En 1986, Jacques Chirac décide de privatiser la première et plus ancienne chaîne télévisée de l’audiovisuel public : TF1. Pour y parvenir, il use du 49.3. Rachetée par Bouygues, l’antenne cesse sa mission de service public et va devenir un grand groupe marqué à droite, avec comme philosophie celle de son PDG pendant vingt ans, Patrick Le Lay, qui expliquait : « Ce que nous vendons à Coca-Cola, c’est du temps de cerveau disponible. »

Autre 49.3 aux conséquences fondamentales : en 1991, Michel Rocard crée la contribution sociale généralisée (CSG), qui vient peu à peu se substituer aux cotisations patronales puis salariales pour financer la Sécurité sociale. Un basculement philosophique et économique majeur puisqu’un impôt sur le capital devient un impôt sur le revenu et que la socialisation des salaires cesse de constituer le cœur du réacteur de la Sécu. Mais si Michel Rocard a fait adopter ses budgets à coups de 49.3, au moins laissait-il les députés débattre du texte dans son intégralité.

Pour la toute première fois de l’histoire, le gouvernement d’Élisabeth Borne a brandi le 49.3 pour imposer son projet de loi de finances pour 2024 dès l’arrivée du texte dans l’Hémicycle, privant à la fois les députés de vote mais aussi de tout débat et de tout travail législatif sur cette question fondamentale, avant de renouveler l’opération sur le budget de la Sécurité sociale. « Nous avions de nombreuses propositions pour financer l’urgence écologique et sociale, pour soutenir et développer les services publics. C’est inadmissible », se désole le député écologiste Jérémie Iordanoff, qui a déposé une proposition de loi visant à supprimer le 49.3.

« Cet article antidémocratique est devenu une drogue pour la Macronie.
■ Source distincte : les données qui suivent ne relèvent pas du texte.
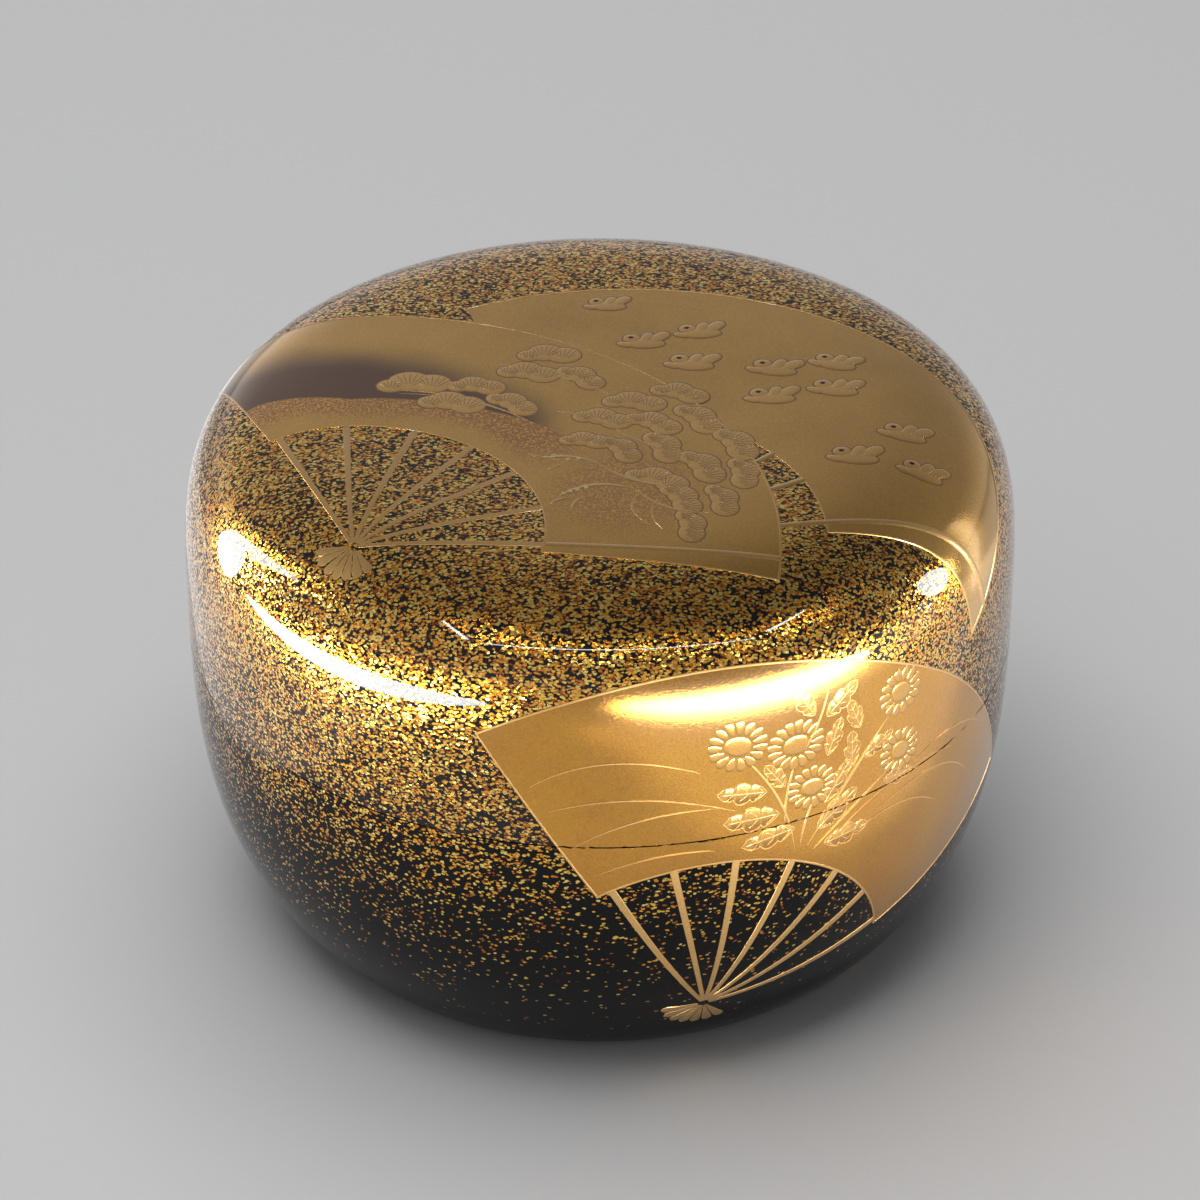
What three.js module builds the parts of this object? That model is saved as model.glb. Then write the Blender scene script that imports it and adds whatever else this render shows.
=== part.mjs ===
// A flat tea caddy of turned and lacquered wood, in two pieces.
// The body is a round bowl with a thin rim that rises inside its seat. The deep lid slips over that rim and
// rests on the seat, so that the two outsides run on as one curve, with only a hairline between them.
// Millimetres, +Z up. The origin is the centre of the foot, on the surface that the caddy stands on.
import * as THREE from "three";

// The outside: the belly rises from the foot to the widest ring, and the shoulder from there to the top
const WIDEST_DIAMETER = 82;
const FOOT_INSET = 10.3;
const BELLY_RISE = 37.2;
const SHOULDER_RISE = 18.4;
const SEAM_BELOW_WIDEST = 6.4;

// How full each curve is. A power of 2 gives an ellipse, and more gives a squarer turn.
const SHOULDER_POWERS = { across: 7.9, up: 3.13 };
const BELLY_POWERS = { across: 2.3, up: 3.3 };
const WELL_POWERS = { across: 6, up: 3 };

// The lid
const LID_WALL_AT_MOUTH = 1.7;
const LID_TOP_THICKNESS = 3;
const ROOM_ABOVE_RIM = 0.8;

// The body, with the rim that the lid slips over
const RIM_CLEARANCE = 0.2;
const RIM_THICKNESS = 1.3;
const RIM_HEIGHT = 8;
const FLOOR_THICKNESS = 3.4;
const FOOT_RING_WIDTH = 3.2;
const FOOT_RECESS_DEPTH = 0.8;

// Small edges
const SEAM_BEVEL = 0.15;
const LID_MOUTH_BEVEL = 0.4;
const RIM_EDGE_ROUND = 0.5;
const FOOT_EDGE_ROUND = 0.9;
const FOOT_RECESS_BEVEL = 0.5;

// Faces around the axis, and steps along each curve
const FACES_AROUND = 64;
const SHOULDER_STEPS = 14;
const BELLY_STEPS = 9;
const HOLLOW_STEPS = 9;
const EDGE_STEPS = 3;

const RIGHT_ANGLE = Math.PI / 2;
const point = (radius, height) => new THREE.Vector2(radius, height);

// Heights and radii that follow from the sizes above
const widestRadius = WIDEST_DIAMETER / 2;
const footRadius = widestRadius - FOOT_INSET;
const top = BELLY_RISE + SHOULDER_RISE;
const seam = BELLY_RISE - SEAM_BELOW_WIDEST;
const rimTop = seam + RIM_HEIGHT;
const ceiling = top - LID_TOP_THICKNESS;
const floor = FOOT_RECESS_DEPTH + FLOOR_THICKNESS;

// The belly is cut off flat at the foot. This is how far below the widest ring it would reach the axis.
const footShare = (footRadius / widestRadius) ** BELLY_POWERS.across;
const bellyDepth = BELLY_RISE / (1 - footShare) ** (1 / BELLY_POWERS.up);

// Points on a turned quarter, from its full radius at the start height to the axis at the end height. The
// angle runs from 0 at the full radius to a right angle on the axis.
function quarter(radius, startHeight, endHeight, powers, fromAngle, toAngle, steps) {
  return Array.from({ length: steps + 1 }, (_, step) => {
    const angle = THREE.MathUtils.lerp(fromAngle, toAngle, step / steps);
    const across = angle < RIGHT_ANGLE ? Math.cos(angle) ** (2 / powers.across) : 0;
    const up = Math.sin(angle) ** (2 / powers.up);
    return point(radius * across, THREE.MathUtils.lerp(startHeight, endHeight, up));
  });
}

const shoulder = quarter(widestRadius, BELLY_RISE, top, SHOULDER_POWERS, 0, RIGHT_ANGLE, SHOULDER_STEPS);

// The angle at which the belly's curve is at a height
const bellyAngle = (height) => Math.asin(((BELLY_RISE - height) / bellyDepth) ** (BELLY_POWERS.up / 2));

// The belly from one height up to another
const belly = (low, high, steps) => quarter(
  widestRadius, BELLY_RISE, BELLY_RISE - bellyDepth, BELLY_POWERS,
  bellyAngle(low), bellyAngle(high), steps,
);
const bellyRadius = (height) => belly(height, BELLY_RISE, 1)[0].x;

// A rounded edge between two points, pulled towards the sharp corner that it replaces
const roundedEdge = (from, corner, to) => (
  new THREE.QuadraticBezierCurve(from, corner, to).getPoints(EDGE_STEPS)
);

// The fit of the lid on the rim, worked inwards from the outside at the seam
const seamRadius = bellyRadius(seam);
const mouthRadius = seamRadius - LID_WALL_AT_MOUTH;
const rimOuterRadius = mouthRadius - RIM_CLEARANCE;
const rimInnerRadius = rimOuterRadius - RIM_THICKNESS;

// Each bevel or round stays within the wall that it is on
const seamBevel = Math.min(SEAM_BEVEL, LID_WALL_AT_MOUTH / 4);
const mouthBevel = Math.min(LID_MOUTH_BEVEL, LID_WALL_AT_MOUTH / 3);
const rimRound = Math.min(RIM_EDGE_ROUND, RIM_THICKNESS / 2.5);
const recessBevel = Math.min(FOOT_RECESS_BEVEL, FOOT_RING_WIDTH / 2);

// The lid from the ceiling over the rim, down to its mouth, and up the outside to the top
function lidProfile() {
  const hollow = quarter(
    mouthRadius, rimTop + ROOM_ABOVE_RIM, ceiling, SHOULDER_POWERS,
    RIGHT_ANGLE, 0, HOLLOW_STEPS,
  );
  const mouth = [
    point(mouthRadius, seam + mouthBevel),
    point(mouthRadius + mouthBevel, seam),
    point(seamRadius - seamBevel, seam),
  ];
  const skirt = belly(seam + seamBevel, BELLY_RISE, 2);
  return [...hollow, ...mouth, ...skirt, ...shoulder.slice(1)];
}

// The body from the recess under it, up the outside to the seat, over the rim and down into the well
function bodyProfile() {
  const ringOuter = footRadius - FOOT_EDGE_ROUND;
  const ringInner = ringOuter - FOOT_RING_WIDTH;
  const recess = [
    point(0, FOOT_RECESS_DEPTH),
    point(ringInner - recessBevel, FOOT_RECESS_DEPTH),
    point(ringInner, 0),
  ];
  const footEdge = roundedEdge(
    point(ringOuter, 0),
    point(footRadius, 0),
    point(bellyRadius(FOOT_EDGE_ROUND), FOOT_EDGE_ROUND),
  );
  const flank = belly(FOOT_EDGE_ROUND, seam - seamBevel, BELLY_STEPS).slice(1);
  const seat = [
    point(seamRadius - seamBevel, seam),
    point(rimOuterRadius, seam),
  ];
  const rimEdge = [
    ...roundedEdge(
      point(rimOuterRadius, rimTop - rimRound),
      point(rimOuterRadius, rimTop),
      point(rimOuterRadius - rimRound, rimTop),
    ),
    ...roundedEdge(
      point(rimInnerRadius + rimRound, rimTop),
      point(rimInnerRadius, rimTop),
      point(rimInnerRadius, rimTop - rimRound),
    ),
  ];
  const well = quarter(rimInnerRadius, seam, floor, WELL_POWERS, 0, RIGHT_ANGLE, HOLLOW_STEPS);
  return [...recess, ...footEdge, ...flank, ...seat, ...rimEdge, ...well];
}

// A profile turned about the upright axis
function turned(profile) {
  const geometry = new THREE.LatheGeometry(profile, FACES_AROUND);
  geometry.rotateX(RIGHT_ANGLE);
  return geometry;
}

const flakedLacquer = new THREE.MeshStandardMaterial({ color: 0x8a6428, roughness: 0.2, metalness: 0.55 });
const blackLacquer = new THREE.MeshStandardMaterial({ color: 0x1c1610, roughness: 0.15, metalness: 0.1 });

const lid = new THREE.Mesh(turned(lidProfile()), flakedLacquer);
lid.name = "lid";

const body = new THREE.Mesh(turned(bodyProfile()), blackLacquer);
body.name = "body";

const caddy = new THREE.Group();
caddy.add(body, lid);

export default caddy;
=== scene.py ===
import math

import bpy
import numpy as np
from mathutils import Matrix, Vector


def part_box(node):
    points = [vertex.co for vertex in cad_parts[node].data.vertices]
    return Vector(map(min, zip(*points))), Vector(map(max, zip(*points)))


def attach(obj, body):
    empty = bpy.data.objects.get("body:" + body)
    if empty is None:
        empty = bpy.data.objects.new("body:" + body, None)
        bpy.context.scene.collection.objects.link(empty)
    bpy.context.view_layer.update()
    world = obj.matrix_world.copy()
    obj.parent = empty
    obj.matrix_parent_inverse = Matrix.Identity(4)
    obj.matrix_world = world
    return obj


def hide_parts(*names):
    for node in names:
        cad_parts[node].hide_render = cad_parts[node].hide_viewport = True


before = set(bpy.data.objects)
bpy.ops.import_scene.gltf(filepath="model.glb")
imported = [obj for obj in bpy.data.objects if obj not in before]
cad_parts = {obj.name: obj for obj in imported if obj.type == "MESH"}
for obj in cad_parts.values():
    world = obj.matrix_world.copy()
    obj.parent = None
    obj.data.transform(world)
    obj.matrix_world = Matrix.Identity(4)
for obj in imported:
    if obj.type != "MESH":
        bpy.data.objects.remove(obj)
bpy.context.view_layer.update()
bpy.ops.object.select_all(action="DESELECT")
MM = 0.001


def set_inputs(tree, node, inputs):
    """Sets a node's inputs, given by name or by number, to values, or links them to sockets."""
    for name, value in inputs.items():
        if isinstance(value, bpy.types.NodeSocket):
            tree.links.new(value, node.inputs[name])
        else:
            node.inputs[name].default_value = value


def add_node(tree, kind, inputs=None, **settings):
    """A new node with its settings and its inputs."""
    node = tree.nodes.new(kind)
    for name, value in settings.items():
        setattr(node, name, value)
    set_inputs(tree, node, inputs or {})
    return node


def maths(tree, operation, *values):
    """A Math node on sockets or numbers."""
    return add_node(tree, "ShaderNodeMath", dict(enumerate(values)), operation=operation).outputs[0]


def vector_maths(tree, operation, *values, **scale):
    """A Vector Math node on sockets or vectors."""
    inputs = {**dict(enumerate(values)), **scale}
    return add_node(tree, "ShaderNodeVectorMath", inputs, operation=operation).outputs[0]


def noise(tree, place, scale, detail, roughness=0.5):
    """A noise texture at a place."""
    inputs = {"Vector": place, "Scale": scale, "Detail": detail, "Roughness": roughness}
    return add_node(tree, "ShaderNodeTexNoise", inputs)


def on_ramp(tree, value, stops):
    """The colour of a value on a ramp, whose stops are (place, colour) pairs."""
    node = add_node(tree, "ShaderNodeValToRGB", {0: value})
    elements = node.color_ramp.elements
    while len(elements) < len(stops):
        elements.new(1.0)
    for element, (place, colour) in zip(elements, stops):
        element.position = place
        element.color = (*colour, 1.0)
    return node.outputs[0]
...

Après y avoir touché, elle ne peut plus s’en passer », fustige Sébastien Jumel. Soixante-cinq ans après la rédaction de la Ve République, la démocratie française est arrivée au paroxysme de ce qui était prévu : un président sans majorité peut imposer sa loi. Preuve que de Gaulle et Michel Debré n’ont pas retenu les leçons de Machiavel, qui invitait à toujours écrire une loi en anticipant ses effets néfastes et ce que pourraient en faire des esprits mal intentionnés.